[JSON records of objects]
· · · · ·
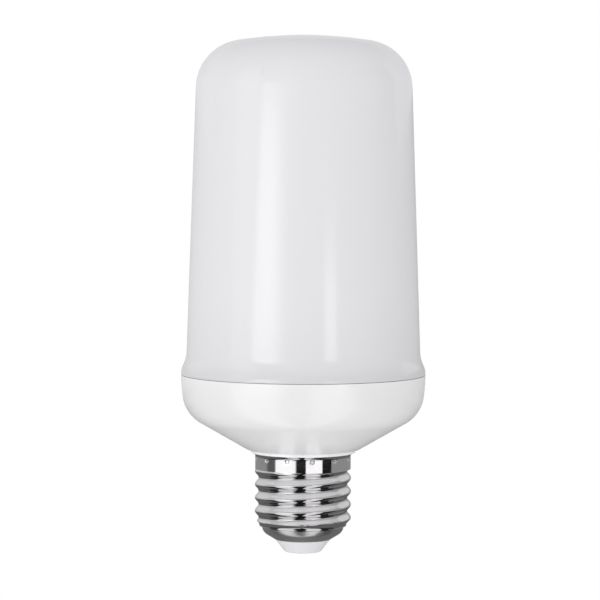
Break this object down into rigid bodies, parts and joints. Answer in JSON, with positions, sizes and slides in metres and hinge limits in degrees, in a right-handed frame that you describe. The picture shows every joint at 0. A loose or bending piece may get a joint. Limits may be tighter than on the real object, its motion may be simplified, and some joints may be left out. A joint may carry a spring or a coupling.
{
  "type": "flame effect led bulb",
  "caption": "Tall opal lamp bulb with a flared lip over a shallow coned housing, a rolled screw cap, and a column of diode rows inside that flickers like a flame.",
  "frame": {"origin": "centre of the flat end face of the cap's centre contact, the lowest point of the lamp standing cap down", "axes": "+Z along the lamp's axis from the cap up to the diffuser's crown; -Y is the front seen in the picture; +X is the viewer's right"},
  "size_m": [0.0662, 0.0662, 0.1401],
  "materials": {
    "opal_diffuser": "satin opal, milky white",
    "white_housing": "semi-gloss white",
    "nickel_shell": "bright nickel plate on thin rolled sheet",
    "insulator": "smooth white",
    "contact_brass": "plain",
    "former_plastic": "matt white",
    "flex_film": "matt white film",
    "diode": "amber resin in a white case",
    "connector_plastic": "matt cream",
    "screw_steel": "zinc plated",
    "board_green": "green solder mask",
    "board_cream": "bare laminate",
    "chip_black": "moulded black",
    "sensor_case": "moulded dark grey",
    "header_black": "black block with tinned pins",
    "capacitor_sleeve": "dark shrink sleeve",
    "ferrite": "matt dark grey",
    "winding_tape": "yellow tape",
    "resistor_body": "matt green coat",
    "lead_wire": "tinned wire"
  },
  "bodies": {
    "root": {"diffuser": "opal_diffuser", "base_housing": "white_housing", "screw_shell": "nickel_shell", "cap_insulator": "insulator", "centre_contact": "contact_brass", "led_former": "former_plastic", "flex_board": "flex_film", "led_row_1": "diode", "led_row_2": "diode", "led_row_3": "diode", "led_row_4": "diode", "led_row_5": "diode", "led_row_6": "diode", "led_row_7": "diode", "led_row_8": "diode", "flex_connector": "connector_plastic", "former_screws": "screw_steel", "control_board": "board_green", "control_chip": "chip_black", "tilt_sensor": "sensor_case", "driver_board": "board_cream", "pin_header": "header_black", "input_capacitor": "capacitor_sleeve", "output_capacitor": "capacitor_sleeve", "transformer_core": "ferrite", "transformer_coil": "winding_tape", "bridge_rectifier": "chip_black", "driver_chip": "chip_black", "fuse_resistor": "resistor_body", "live_lead": "lead_wire", "neutral_lead": "lead_wire"}
  },
  "joints": []
}
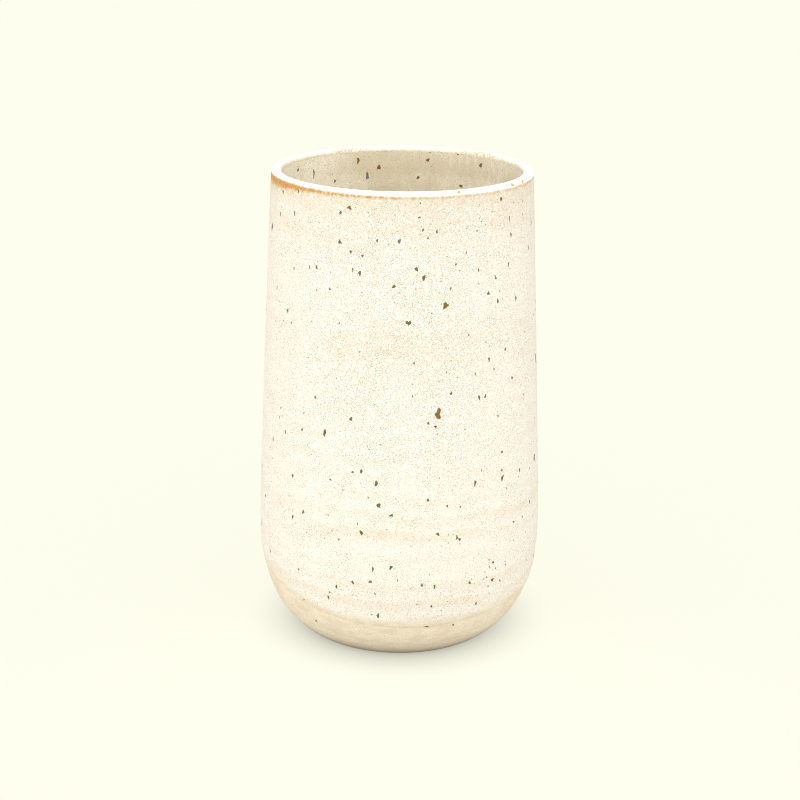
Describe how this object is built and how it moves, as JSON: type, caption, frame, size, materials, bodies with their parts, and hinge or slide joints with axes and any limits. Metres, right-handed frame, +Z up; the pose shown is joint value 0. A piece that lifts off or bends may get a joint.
· · · · ·
== AIM OF THE EXERCISE ==
Please reproduce each line exactly as written.

== ANSWER ==
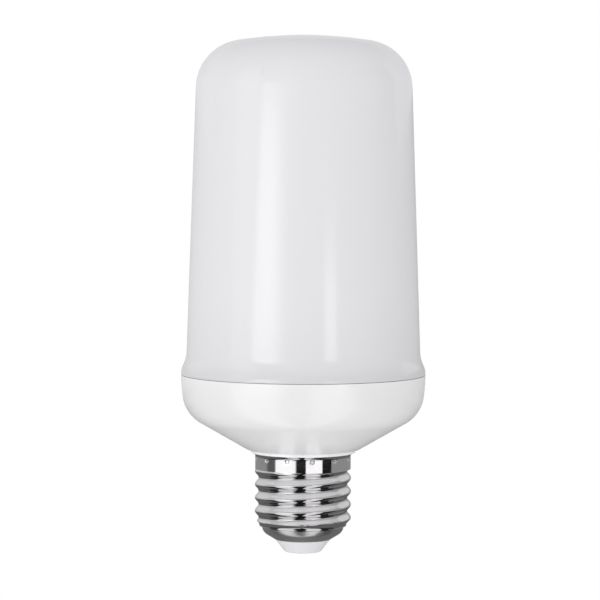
Break this object down into rigid bodies, parts and joints. Answer in JSON, with positions, sizes and slides in metres and hinge limits in degrees, in a right-handed frame that you describe. The picture shows every joint at 0. A loose or bending piece may get a joint. Limits may be tighter than on the real object, its motion may be simplified, and some joints may be left out. A joint may carry a spring or a coupling.
{
  "type": "flame effect led bulb",
  "caption": "Tall opal lamp bulb with a flared lip over a shallow coned housing, a rolled screw cap, and a column of diode rows inside that flickers like a flame.",
  "frame": {"origin": "centre of the flat end face of the cap's centre contact, the lowest point of the lamp standing cap down", "axes": "+Z along the lamp's axis from the cap up to the diffuser's crown; -Y is the front seen in the picture; +X is the viewer's right"},
  "size_m": [0.0662, 0.0662, 0.1401],
  "materials": {
    "opal_diffuser": "satin opal, milky white",
    "white_housing": "semi-gloss white",
    "nickel_shell": "bright nickel plate on thin rolled sheet",
    "insulator": "smooth white",
    "contact_brass": "plain",
    "former_plastic": "matt white",
    "flex_film": "matt white film",
    "diode": "amber resin in a white case",
    "connector_plastic": "matt cream",
    "screw_steel": "zinc plated",
    "board_green": "green solder mask",
    "board_cream": "bare laminate",
    "chip_black": "moulded black",
    "sensor_case": "moulded dark grey",
    "header_black": "black block with tinned pins",
    "capacitor_sleeve": "dark shrink sleeve",
    "ferrite": "matt dark grey",
    "winding_tape": "yellow tape",
    "resistor_body": "matt green coat",
    "lead_wire": "tinned wire"
  },
  "bodies": {
    "root": {"diffuser": "opal_diffuser", "base_housing": "white_housing", "screw_shell": "nickel_shell", "cap_insulator": "insulator", "centre_contact": "contact_brass", "led_former": "former_plastic", "flex_board": "flex_film", "led_row_1": "diode", "led_row_2": "diode", "led_row_3": "diode", "led_row_4": "diode", "led_row_5": "diode", "led_row_6": "diode", "led_row_7": "diode", "led_row_8": "diode", "flex_connector": "connector_plastic", "former_screws": "screw_steel", "control_board": "board_green", "control_chip": "chip_black", "tilt_sensor": "sensor_case", "driver_board": "board_cream", "pin_header": "header_black", "input_capacitor": "capacitor_sleeve", "output_capacitor": "capacitor_sleeve", "transformer_core": "ferrite", "transformer_coil": "winding_tape", "bridge_rectifier": "chip_black", "driver_chip": "chip_black", "fuse_resistor": "resistor_body", "live_lead": "lead_wire", "neutral_lead": "lead_wire"}
  },
  "joints": []
}
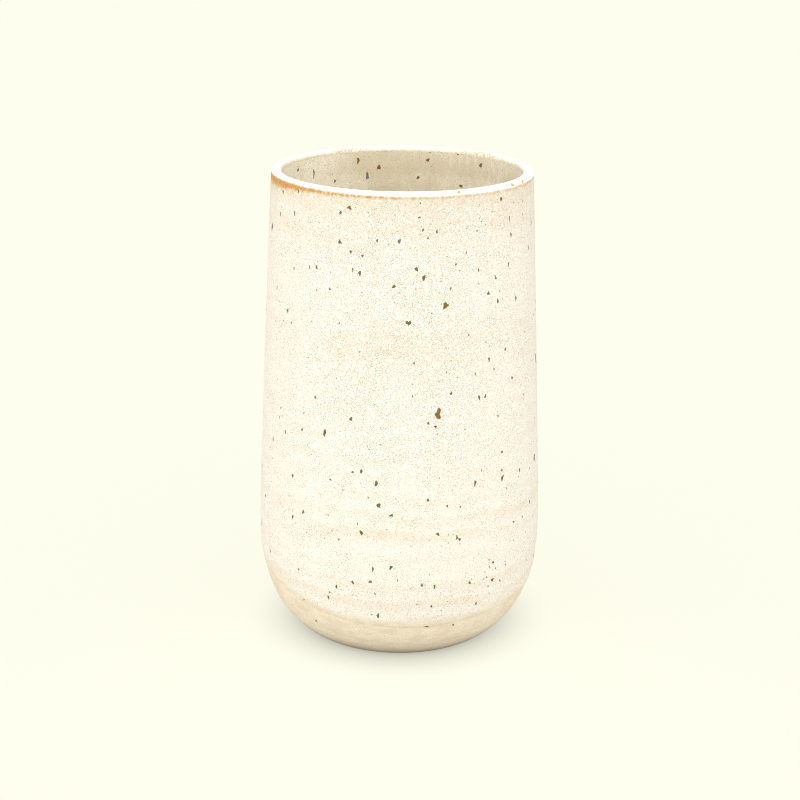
Describe how this object is built and how it moves, as JSON: type, caption, frame, size, materials, bodies with their parts, and hinge or slide joints with axes and any limits. Metres, right-handed frame, +Z up; the pose shown is joint value 0. A piece that lifts off or bends may get a joint.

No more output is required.